On Tuesday the Wichita City Council made a big, unanimous move toward asking voters on Nov. 4 for a five-year, 1-cent sales tax for water, jobs, buses and streets. So begins what should be a fascinating demonstration of what Wichitans want – and are willing to pay more for bread, diapers and shampoo to get.
That said, the chosen priorities stand out for being not wants so much as basic needs that could share a role in repairing and developing Wichita’s economy: 63 percent of the new revenue would go toward a long-term water supply, 20 percent toward a $90 million jobs fund, 10 percent to stabilize and improve the Wichita Transit bus system, and 7 percent to beef up street repairs and maintenance. Officials estimate the sales tax could generate nearly $400 million as it raised the local sales tax rate to 8.15 percent over five years.
The items to be considered for a citywide sales tax had been unofficially winnowed down by the council and Mayor Carl Brewer in recent weeks, as part of a process that began with a formal survey of registered voters more than a year ago.

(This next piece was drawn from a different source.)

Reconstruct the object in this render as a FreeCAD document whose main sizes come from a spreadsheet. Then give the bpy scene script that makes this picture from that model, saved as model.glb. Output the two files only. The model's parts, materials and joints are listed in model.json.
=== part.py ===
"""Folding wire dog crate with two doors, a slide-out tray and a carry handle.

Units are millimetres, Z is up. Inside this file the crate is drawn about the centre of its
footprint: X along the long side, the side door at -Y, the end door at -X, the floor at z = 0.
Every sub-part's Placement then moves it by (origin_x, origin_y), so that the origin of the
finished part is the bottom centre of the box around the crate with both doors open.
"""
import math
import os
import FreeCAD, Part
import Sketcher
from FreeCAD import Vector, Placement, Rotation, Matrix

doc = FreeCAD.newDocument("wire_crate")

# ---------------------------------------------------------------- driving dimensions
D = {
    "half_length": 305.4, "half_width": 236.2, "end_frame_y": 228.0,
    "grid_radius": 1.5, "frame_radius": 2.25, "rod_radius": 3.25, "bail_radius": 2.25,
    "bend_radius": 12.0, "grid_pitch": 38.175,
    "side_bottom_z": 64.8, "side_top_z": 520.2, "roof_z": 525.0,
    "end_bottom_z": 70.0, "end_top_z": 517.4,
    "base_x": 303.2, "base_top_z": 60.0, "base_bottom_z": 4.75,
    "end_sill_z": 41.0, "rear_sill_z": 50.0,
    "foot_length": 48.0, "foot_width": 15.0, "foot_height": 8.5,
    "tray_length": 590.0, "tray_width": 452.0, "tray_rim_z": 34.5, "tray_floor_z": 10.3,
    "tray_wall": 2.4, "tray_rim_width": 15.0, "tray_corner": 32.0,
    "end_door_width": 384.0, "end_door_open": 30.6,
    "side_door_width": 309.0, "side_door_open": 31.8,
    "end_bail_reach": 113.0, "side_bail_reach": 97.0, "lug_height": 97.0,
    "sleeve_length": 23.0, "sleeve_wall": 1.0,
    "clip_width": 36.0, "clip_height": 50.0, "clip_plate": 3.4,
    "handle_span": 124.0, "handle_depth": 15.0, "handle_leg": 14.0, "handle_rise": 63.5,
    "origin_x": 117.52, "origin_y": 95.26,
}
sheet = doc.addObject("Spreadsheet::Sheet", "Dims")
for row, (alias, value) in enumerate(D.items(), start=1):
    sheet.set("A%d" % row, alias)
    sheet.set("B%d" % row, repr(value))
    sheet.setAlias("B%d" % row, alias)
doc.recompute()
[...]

Then, the top concern was ensuring that Wichita will have the water it needs decades from now. That far-sighted vision came into focus during last year’s alarming local drought but hasn’t diminished. Though some major decisions lie ahead, it increasingly looks like the city, rather than turn to El Dorado or another secondary source, will double down on its Aquifer Storage and Recovery project, in which excess Little Arkansas River flows are drawn down and stored in the Equus Beds. That’s a pricey proposition, though, necessitating $250 million more ASR spending, including for a new reservoir.
Through surveys and public meetings, citizens also highly endorsed a better and fiscally sound bus system and wanted to see more attention and dollars devoted to residential streets. One question is whether the public’s stated desire to do something to create jobs will translate into support for a well-funded, robust program of business-recruitment incentives – handouts fiercely opposed by free-market purists. The details and transparency will be key.

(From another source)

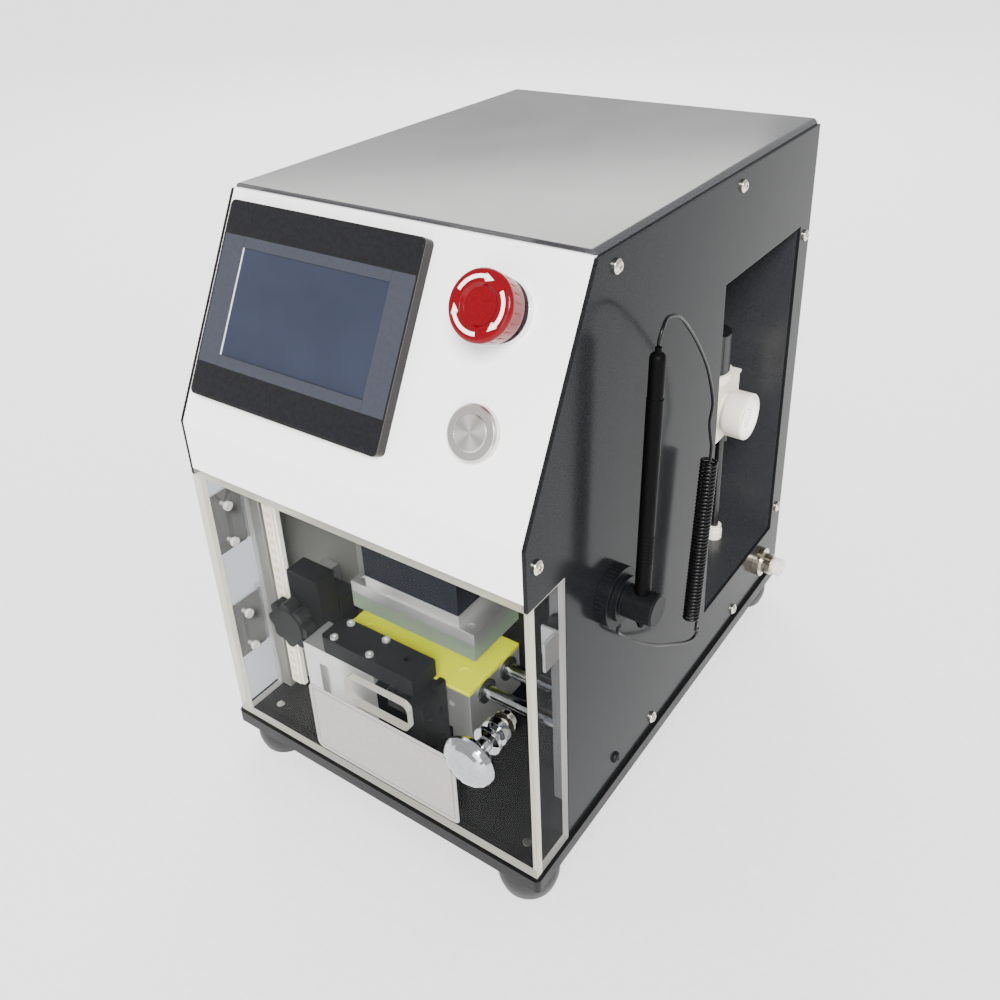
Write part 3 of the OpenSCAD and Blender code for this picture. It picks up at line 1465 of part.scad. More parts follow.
module inlet_ring() {
    color("#ddd6c4") on_deck() difference() {
        union() {
            bar_x(inlet_ring_d, half_w + inlet_reach - inlet_ring_t, half_w + inlet_reach, inlet_y, inlet_z);
            bar_x(inlet_sleeve_d, inlet_sleeve_x + inlet_travel + seat_gap, half_w + inlet_reach,
                inlet_y, inlet_z);
        }
        bar_x(inlet_tube_d + 2 * run_gap, half_w, half_w + inlet_reach + overrun, inlet_y, inlet_z);
    }
}

// Rear: mains inlet with its rocker, and a round socket for a foot switch
inlet_rim = 2.5;
mains_depth = 24;
plug_w = 22;
plug_h = 16;
plug_depth = 15;
plug_drop = 12;
pin_w = 2;
pin_h = 4;
pin_pitch = 7;
rocker_w = 12;
rocker_h = 19;
rocker_rise = 12;
rocker_depth = 8;
rocker_room = 1;
rocker_pin_d = 2.4;
pedal_nut_d = 20;
pedal_bore_d = 11;
pedal_depth = 14;

module rear_fittings() {
    face = body_d + rear_reach;
    color("#1c1c1e") on_deck() {
        translate([mains_x, 0, mains_z]) difference() {
            union() {
                block(-mains_w / 2 - inlet_rim, mains_w / 2 + inlet_rim, body_d, face,
                    -mains_h / 2 - inlet_rim, mains_h / 2 + inlet_rim);
                block(fine_gap - mains_w / 2, mains_w / 2 - fine_gap, body_d - mains_depth, body_d,
                    fine_gap - mains_h / 2, mains_h / 2 - fine_gap);
            }
            block(-plug_w / 2, plug_w / 2, face - plug_depth, face + overrun,
                -plug_drop - plug_h / 2, -plug_drop + plug_h / 2);
            block(-rocker_w / 2 - seat_gap, rocker_w / 2 + seat_gap, face - rocker_depth - rocker_room,
                face + overrun, rocker_rise - rocker_h / 2 - seat_gap, rocker_rise + rocker_h / 2 + seat_gap);
            bar_x(rocker_pin_d + 2 * run_gap, -rocker_w / 2 - 2 * rocker_pin_d,
                rocker_w / 2 + 2 * rocker_pin_d,
                face - rocker_depth / 2, rocker_rise);
        }
        for (i = [-1:1]) translate([mains_x + i * pin_pitch, 0, mains_z - plug_drop + (1 - abs(i)) * pin_w])
            block(-pin_w / 2, pin_w / 2, face - plug_depth, face - plug_depth / 4, -pin_h / 2, pin_h / 2);
        difference() {
            union() {
                bar_y(pedal_nut_d, pedal_x, body_d, face, pedal_z);
                bar_y(pedal_d - 2 * fine_gap, pedal_x, body_d - pedal_depth, body_d, pedal_z);
            }
            bar_y(pedal_bore_d, pedal_x, body_d - pedal_depth / 2, face + overrun, pedal_z);
        }
    }
}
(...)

The community survey that started the City Council on this path last year found that a majority of respondents were willing to set aside self-interest for the city’s long-term good but doubted that their neighbors would do likewise.
The civic debate now ahead will test that assumption, with the ultimate judgment coming at the polls.
It also will show whether the local electorate, which over the past 14 years has approved two Wichita school bond issues and a temporary countywide sales tax for a downtown arena, is willing to pay higher taxes to invest in community priorities that are less concrete but still crucial.